*GOAL*. Gather up the lines with the word "manifold" in them.

________________________

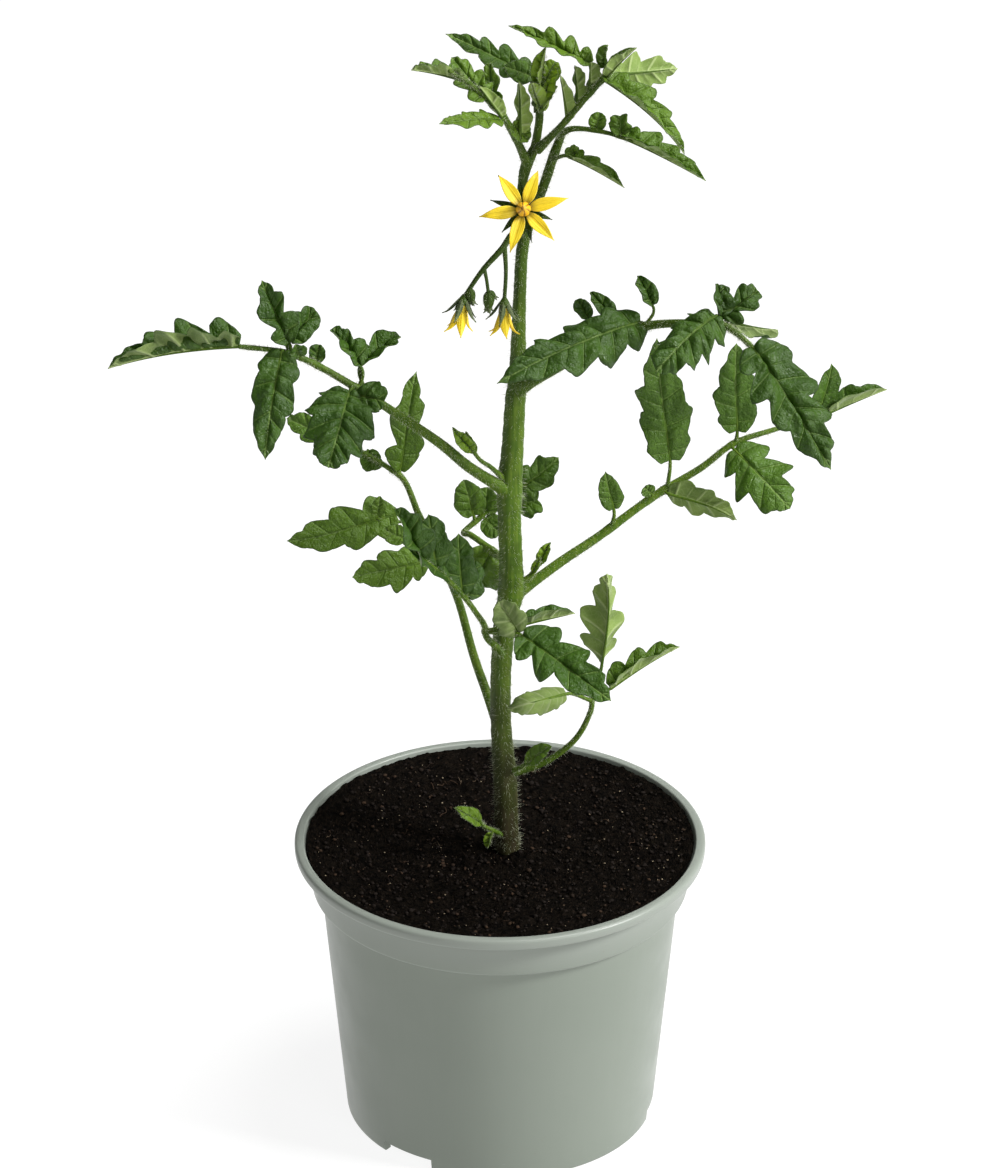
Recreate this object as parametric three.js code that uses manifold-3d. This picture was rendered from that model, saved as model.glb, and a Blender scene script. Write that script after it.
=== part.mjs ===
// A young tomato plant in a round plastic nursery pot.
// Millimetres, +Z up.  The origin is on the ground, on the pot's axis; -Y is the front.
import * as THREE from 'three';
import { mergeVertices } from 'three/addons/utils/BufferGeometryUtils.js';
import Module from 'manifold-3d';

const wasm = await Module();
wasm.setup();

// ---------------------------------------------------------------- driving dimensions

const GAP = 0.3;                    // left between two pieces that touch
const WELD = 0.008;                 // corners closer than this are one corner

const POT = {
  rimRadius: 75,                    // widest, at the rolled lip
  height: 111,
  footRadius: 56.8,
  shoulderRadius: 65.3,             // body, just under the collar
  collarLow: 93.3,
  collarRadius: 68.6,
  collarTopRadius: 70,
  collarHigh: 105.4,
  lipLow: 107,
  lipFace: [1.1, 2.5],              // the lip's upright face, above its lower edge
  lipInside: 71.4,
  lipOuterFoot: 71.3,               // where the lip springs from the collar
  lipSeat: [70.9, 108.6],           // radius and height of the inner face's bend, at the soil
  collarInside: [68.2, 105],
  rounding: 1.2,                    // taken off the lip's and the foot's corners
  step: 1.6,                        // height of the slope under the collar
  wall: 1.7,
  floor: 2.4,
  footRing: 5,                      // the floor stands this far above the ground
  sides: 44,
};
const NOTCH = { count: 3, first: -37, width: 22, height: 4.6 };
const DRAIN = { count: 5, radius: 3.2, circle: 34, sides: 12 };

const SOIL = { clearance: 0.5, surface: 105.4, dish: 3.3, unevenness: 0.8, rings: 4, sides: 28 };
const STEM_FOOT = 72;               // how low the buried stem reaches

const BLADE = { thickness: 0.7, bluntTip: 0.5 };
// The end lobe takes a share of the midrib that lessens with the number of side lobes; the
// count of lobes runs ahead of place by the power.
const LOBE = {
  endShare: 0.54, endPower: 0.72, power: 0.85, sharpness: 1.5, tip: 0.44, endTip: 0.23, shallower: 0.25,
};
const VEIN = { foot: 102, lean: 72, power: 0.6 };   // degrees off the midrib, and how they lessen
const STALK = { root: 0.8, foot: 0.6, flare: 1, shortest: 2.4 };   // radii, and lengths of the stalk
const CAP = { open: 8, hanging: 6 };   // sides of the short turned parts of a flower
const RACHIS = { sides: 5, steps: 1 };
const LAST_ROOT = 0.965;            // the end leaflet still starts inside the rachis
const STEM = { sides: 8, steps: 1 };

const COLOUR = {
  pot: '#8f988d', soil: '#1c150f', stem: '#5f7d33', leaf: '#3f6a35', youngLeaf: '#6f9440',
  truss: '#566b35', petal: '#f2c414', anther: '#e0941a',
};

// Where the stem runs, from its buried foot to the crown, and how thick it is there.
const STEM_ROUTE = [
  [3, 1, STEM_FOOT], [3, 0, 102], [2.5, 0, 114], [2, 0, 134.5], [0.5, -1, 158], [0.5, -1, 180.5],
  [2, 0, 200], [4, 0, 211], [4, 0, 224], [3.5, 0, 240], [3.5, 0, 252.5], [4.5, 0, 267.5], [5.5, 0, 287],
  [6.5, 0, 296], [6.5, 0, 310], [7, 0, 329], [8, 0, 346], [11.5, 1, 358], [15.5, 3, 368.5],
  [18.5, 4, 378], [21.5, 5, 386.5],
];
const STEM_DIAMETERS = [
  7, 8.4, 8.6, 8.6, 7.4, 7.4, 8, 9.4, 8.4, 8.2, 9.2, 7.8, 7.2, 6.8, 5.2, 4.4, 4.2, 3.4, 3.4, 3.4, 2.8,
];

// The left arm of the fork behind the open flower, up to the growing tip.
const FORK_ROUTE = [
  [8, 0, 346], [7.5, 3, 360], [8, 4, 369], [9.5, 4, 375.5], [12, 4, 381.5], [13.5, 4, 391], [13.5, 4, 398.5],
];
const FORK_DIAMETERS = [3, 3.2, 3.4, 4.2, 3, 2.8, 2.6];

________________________

*REPLY*.
Recreate this object as parametric three.js code that uses manifold-3d. This picture was rendered from that model, saved as model.glb, and a Blender scene script. Write that script after it.
import Module from 'manifold-3d';